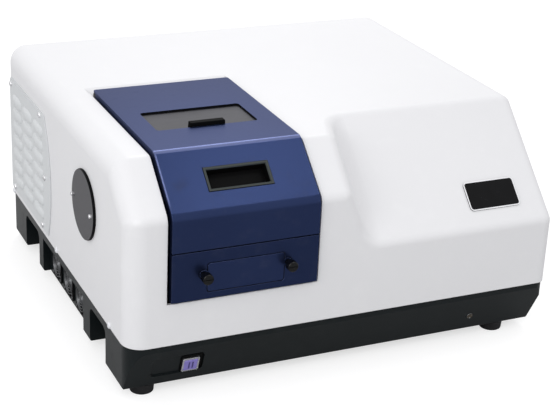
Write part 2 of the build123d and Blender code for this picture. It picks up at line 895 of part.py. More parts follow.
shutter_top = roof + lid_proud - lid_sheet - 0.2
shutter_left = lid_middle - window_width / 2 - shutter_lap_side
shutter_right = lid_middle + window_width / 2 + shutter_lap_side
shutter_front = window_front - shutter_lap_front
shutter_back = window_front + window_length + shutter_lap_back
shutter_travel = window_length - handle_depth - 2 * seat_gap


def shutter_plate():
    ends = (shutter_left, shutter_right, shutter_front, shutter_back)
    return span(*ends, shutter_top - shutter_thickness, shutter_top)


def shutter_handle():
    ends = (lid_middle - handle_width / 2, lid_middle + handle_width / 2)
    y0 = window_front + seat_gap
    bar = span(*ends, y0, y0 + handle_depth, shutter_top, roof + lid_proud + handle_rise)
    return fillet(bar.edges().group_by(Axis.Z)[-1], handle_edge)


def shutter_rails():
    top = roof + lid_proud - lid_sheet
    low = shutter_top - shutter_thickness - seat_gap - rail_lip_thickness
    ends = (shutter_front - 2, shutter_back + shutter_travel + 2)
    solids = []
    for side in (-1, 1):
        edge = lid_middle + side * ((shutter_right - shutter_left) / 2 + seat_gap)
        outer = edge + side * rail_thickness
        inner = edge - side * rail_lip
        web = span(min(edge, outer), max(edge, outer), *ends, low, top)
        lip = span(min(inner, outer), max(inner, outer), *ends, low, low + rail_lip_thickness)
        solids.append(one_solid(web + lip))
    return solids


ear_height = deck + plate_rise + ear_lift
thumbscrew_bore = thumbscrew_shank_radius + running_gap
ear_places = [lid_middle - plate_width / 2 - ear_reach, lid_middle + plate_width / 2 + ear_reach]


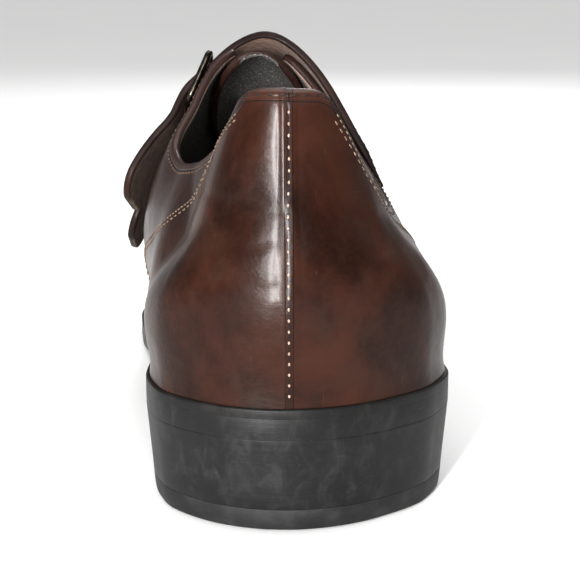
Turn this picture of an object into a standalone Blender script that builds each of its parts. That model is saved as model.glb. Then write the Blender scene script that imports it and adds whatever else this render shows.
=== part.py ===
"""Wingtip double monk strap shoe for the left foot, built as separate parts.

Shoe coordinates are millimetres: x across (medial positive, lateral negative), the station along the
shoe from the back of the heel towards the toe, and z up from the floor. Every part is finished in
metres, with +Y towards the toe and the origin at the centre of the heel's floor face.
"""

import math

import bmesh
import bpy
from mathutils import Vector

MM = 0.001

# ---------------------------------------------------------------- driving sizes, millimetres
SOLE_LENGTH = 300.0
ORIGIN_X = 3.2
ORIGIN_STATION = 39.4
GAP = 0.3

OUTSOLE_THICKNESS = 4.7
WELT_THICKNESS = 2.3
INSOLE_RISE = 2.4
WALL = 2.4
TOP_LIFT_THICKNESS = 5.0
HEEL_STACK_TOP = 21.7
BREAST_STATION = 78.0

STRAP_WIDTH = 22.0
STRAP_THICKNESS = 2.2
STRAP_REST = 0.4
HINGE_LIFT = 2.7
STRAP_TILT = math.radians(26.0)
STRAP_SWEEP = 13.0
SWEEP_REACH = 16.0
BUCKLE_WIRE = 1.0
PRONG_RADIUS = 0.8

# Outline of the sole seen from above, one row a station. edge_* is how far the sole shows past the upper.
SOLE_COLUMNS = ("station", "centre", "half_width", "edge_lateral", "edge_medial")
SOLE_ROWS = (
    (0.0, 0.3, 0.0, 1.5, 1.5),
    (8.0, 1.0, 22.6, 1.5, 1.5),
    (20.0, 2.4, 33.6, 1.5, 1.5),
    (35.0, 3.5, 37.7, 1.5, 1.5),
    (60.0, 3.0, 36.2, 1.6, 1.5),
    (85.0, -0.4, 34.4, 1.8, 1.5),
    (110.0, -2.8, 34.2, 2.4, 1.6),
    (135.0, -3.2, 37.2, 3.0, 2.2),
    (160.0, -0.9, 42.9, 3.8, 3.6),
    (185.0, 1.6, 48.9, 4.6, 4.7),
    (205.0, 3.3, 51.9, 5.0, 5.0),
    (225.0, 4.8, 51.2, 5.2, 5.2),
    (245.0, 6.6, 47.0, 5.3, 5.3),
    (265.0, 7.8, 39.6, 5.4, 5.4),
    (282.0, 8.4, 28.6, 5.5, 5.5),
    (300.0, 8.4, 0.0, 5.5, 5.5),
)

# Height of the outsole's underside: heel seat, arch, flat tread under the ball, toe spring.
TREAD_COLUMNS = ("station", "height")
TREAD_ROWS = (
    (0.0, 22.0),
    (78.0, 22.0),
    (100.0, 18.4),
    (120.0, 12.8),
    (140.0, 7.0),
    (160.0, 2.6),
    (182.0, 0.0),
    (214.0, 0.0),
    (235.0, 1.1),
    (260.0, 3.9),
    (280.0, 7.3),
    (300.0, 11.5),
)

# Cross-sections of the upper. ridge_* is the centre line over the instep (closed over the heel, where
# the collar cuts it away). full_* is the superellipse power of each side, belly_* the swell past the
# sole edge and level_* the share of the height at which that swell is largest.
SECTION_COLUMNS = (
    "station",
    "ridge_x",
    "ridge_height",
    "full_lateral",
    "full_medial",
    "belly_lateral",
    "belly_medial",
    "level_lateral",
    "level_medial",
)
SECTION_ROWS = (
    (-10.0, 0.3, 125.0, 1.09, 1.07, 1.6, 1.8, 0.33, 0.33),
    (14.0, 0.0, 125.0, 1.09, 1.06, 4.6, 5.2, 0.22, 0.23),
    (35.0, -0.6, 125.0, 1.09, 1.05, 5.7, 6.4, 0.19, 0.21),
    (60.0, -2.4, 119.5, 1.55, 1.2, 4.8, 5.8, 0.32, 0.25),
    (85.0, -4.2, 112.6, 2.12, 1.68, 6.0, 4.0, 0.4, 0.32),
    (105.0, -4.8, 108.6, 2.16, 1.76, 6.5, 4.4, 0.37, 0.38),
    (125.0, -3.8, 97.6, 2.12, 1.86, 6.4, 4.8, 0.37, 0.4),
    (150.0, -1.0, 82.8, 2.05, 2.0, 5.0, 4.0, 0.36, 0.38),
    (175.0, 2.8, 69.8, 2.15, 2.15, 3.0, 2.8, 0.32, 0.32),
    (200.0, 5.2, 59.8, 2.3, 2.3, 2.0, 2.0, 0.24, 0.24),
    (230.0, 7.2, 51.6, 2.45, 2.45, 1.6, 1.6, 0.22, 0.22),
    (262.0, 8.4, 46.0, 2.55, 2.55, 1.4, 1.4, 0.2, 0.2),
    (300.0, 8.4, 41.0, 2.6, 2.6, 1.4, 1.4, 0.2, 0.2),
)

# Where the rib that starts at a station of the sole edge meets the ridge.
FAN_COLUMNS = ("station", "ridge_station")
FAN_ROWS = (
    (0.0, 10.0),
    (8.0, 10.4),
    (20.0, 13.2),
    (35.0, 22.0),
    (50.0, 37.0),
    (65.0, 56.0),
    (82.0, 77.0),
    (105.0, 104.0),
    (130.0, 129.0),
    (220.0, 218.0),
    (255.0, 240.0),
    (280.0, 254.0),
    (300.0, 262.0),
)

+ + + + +

**What is being asked**
Repeat the material above in full, keeping every word.

**Result**
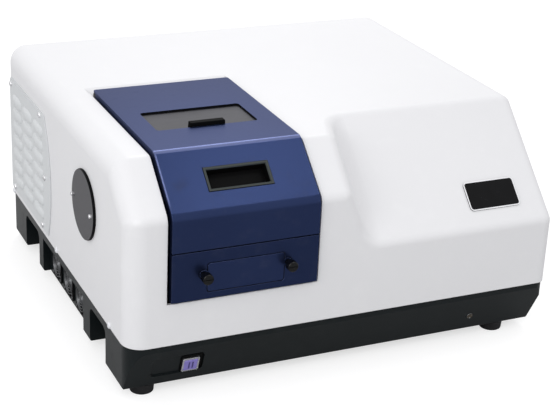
Write part 2 of the build123d and Blender code for this picture. It picks up at line 895 of part.py. More parts follow.
shutter_top = roof + lid_proud - lid_sheet - 0.2
shutter_left = lid_middle - window_width / 2 - shutter_lap_side
shutter_right = lid_middle + window_width / 2 + shutter_lap_side
shutter_front = window_front - shutter_lap_front
shutter_back = window_front + window_length + shutter_lap_back
shutter_travel = window_length - handle_depth - 2 * seat_gap


def shutter_plate():
    ends = (shutter_left, shutter_right, shutter_front, shutter_back)
    return span(*ends, shutter_top - shutter_thickness, shutter_top)


def shutter_handle():
    ends = (lid_middle - handle_width / 2, lid_middle + handle_width / 2)
    y0 = window_front + seat_gap
    bar = span(*ends, y0, y0 + handle_depth, shutter_top, roof + lid_proud + handle_rise)
    return fillet(bar.edges().group_by(Axis.Z)[-1], handle_edge)


def shutter_rails():
    top = roof + lid_proud - lid_sheet
    low = shutter_top - shutter_thickness - seat_gap - rail_lip_thickness
    ends = (shutter_front - 2, shutter_back + shutter_travel + 2)
    solids = []
    for side in (-1, 1):
        edge = lid_middle + side * ((shutter_right - shutter_left) / 2 + seat_gap)
        outer = edge + side * rail_thickness
        inner = edge - side * rail_lip
        web = span(min(edge, outer), max(edge, outer), *ends, low, top)
        lip = span(min(inner, outer), max(inner, outer), *ends, low, low + rail_lip_thickness)
        solids.append(one_solid(web + lip))
    return solids


ear_height = deck + plate_rise + ear_lift
thumbscrew_bore = thumbscrew_shank_radius + running_gap
ear_places = [lid_middle - plate_width / 2 - ear_reach, lid_middle + plate_width / 2 + ear_reach]


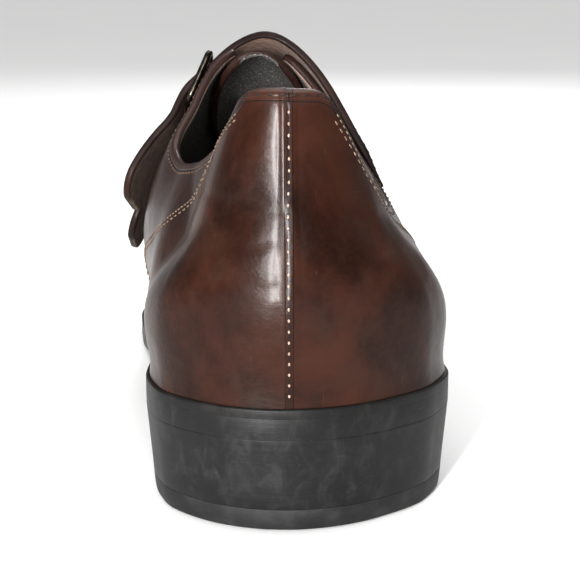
Turn this picture of an object into a standalone Blender script that builds each of its parts. That model is saved as model.glb. Then write the Blender scene script that imports it and adds whatever else this render shows.
=== part.py ===
"""Wingtip double monk strap shoe for the left foot, built as separate parts.

Shoe coordinates are millimetres: x across (medial positive, lateral negative), the station along the
shoe from the back of the heel towards the toe, and z up from the floor. Every part is finished in
metres, with +Y towards the toe and the origin at the centre of the heel's floor face.
"""

import math

import bmesh
import bpy
from mathutils import Vector

MM = 0.001

# ---------------------------------------------------------------- driving sizes, millimetres
SOLE_LENGTH = 300.0
ORIGIN_X = 3.2
ORIGIN_STATION = 39.4
GAP = 0.3

OUTSOLE_THICKNESS = 4.7
WELT_THICKNESS = 2.3
INSOLE_RISE = 2.4
WALL = 2.4
TOP_LIFT_THICKNESS = 5.0
HEEL_STACK_TOP = 21.7
BREAST_STATION = 78.0

STRAP_WIDTH = 22.0
STRAP_THICKNESS = 2.2
STRAP_REST = 0.4
HINGE_LIFT = 2.7
STRAP_TILT = math.radians(26.0)
STRAP_SWEEP = 13.0
SWEEP_REACH = 16.0
BUCKLE_WIRE = 1.0
PRONG_RADIUS = 0.8

# Outline of the sole seen from above, one row a station. edge_* is how far the sole shows past the upper.
SOLE_COLUMNS = ("station", "centre", "half_width", "edge_lateral", "edge_medial")
SOLE_ROWS = (
    (0.0, 0.3, 0.0, 1.5, 1.5),
    (8.0, 1.0, 22.6, 1.5, 1.5),
    (20.0, 2.4, 33.6, 1.5, 1.5),
    (35.0, 3.5, 37.7, 1.5, 1.5),
    (60.0, 3.0, 36.2, 1.6, 1.5),
    (85.0, -0.4, 34.4, 1.8, 1.5),
    (110.0, -2.8, 34.2, 2.4, 1.6),
    (135.0, -3.2, 37.2, 3.0, 2.2),
    (160.0, -0.9, 42.9, 3.8, 3.6),
    (185.0, 1.6, 48.9, 4.6, 4.7),
    (205.0, 3.3, 51.9, 5.0, 5.0),
    (225.0, 4.8, 51.2, 5.2, 5.2),
    (245.0, 6.6, 47.0, 5.3, 5.3),
    (265.0, 7.8, 39.6, 5.4, 5.4),
    (282.0, 8.4, 28.6, 5.5, 5.5),
    (300.0, 8.4, 0.0, 5.5, 5.5),
)

# Height of the outsole's underside: heel seat, arch, flat tread under the ball, toe spring.
TREAD_COLUMNS = ("station", "height")
TREAD_ROWS = (
    (0.0, 22.0),
    (78.0, 22.0),
    (100.0, 18.4),
    (120.0, 12.8),
    (140.0, 7.0),
    (160.0, 2.6),
    (182.0, 0.0),
    (214.0, 0.0),
    (235.0, 1.1),
    (260.0, 3.9),
    (280.0, 7.3),
    (300.0, 11.5),
)

# Cross-sections of the upper. ridge_* is the centre line over the instep (closed over the heel, where
# the collar cuts it away). full_* is the superellipse power of each side, belly_* the swell past the
# sole edge and level_* the share of the height at which that swell is largest.
SECTION_COLUMNS = (
    "station",
    "ridge_x",
    "ridge_height",
    "full_lateral",
    "full_medial",
    "belly_lateral",
    "belly_medial",
    "level_lateral",
    "level_medial",
)
SECTION_ROWS = (
    (-10.0, 0.3, 125.0, 1.09, 1.07, 1.6, 1.8, 0.33, 0.33),
    (14.0, 0.0, 125.0, 1.09, 1.06, 4.6, 5.2, 0.22, 0.23),
    (35.0, -0.6, 125.0, 1.09, 1.05, 5.7, 6.4, 0.19, 0.21),
    (60.0, -2.4, 119.5, 1.55, 1.2, 4.8, 5.8, 0.32, 0.25),
    (85.0, -4.2, 112.6, 2.12, 1.68, 6.0, 4.0, 0.4, 0.32),
    (105.0, -4.8, 108.6, 2.16, 1.76, 6.5, 4.4, 0.37, 0.38),
    (125.0, -3.8, 97.6, 2.12, 1.86, 6.4, 4.8, 0.37, 0.4),
    (150.0, -1.0, 82.8, 2.05, 2.0, 5.0, 4.0, 0.36, 0.38),
    (175.0, 2.8, 69.8, 2.15, 2.15, 3.0, 2.8, 0.32, 0.32),
    (200.0, 5.2, 59.8, 2.3, 2.3, 2.0, 2.0, 0.24, 0.24),
    (230.0, 7.2, 51.6, 2.45, 2.45, 1.6, 1.6, 0.22, 0.22),
    (262.0, 8.4, 46.0, 2.55, 2.55, 1.4, 1.4, 0.2, 0.2),
    (300.0, 8.4, 41.0, 2.6, 2.6, 1.4, 1.4, 0.2, 0.2),
)

# Where the rib that starts at a station of the sole edge meets the ridge.
FAN_COLUMNS = ("station", "ridge_station")
FAN_ROWS = (
    (0.0, 10.0),
    (8.0, 10.4),
    (20.0, 13.2),
    (35.0, 22.0),
    (50.0, 37.0),
    (65.0, 56.0),
    (82.0, 77.0),
    (105.0, 104.0),
    (130.0, 129.0),
    (220.0, 218.0),
    (255.0, 240.0),
    (280.0, 254.0),
    (300.0, 262.0),
)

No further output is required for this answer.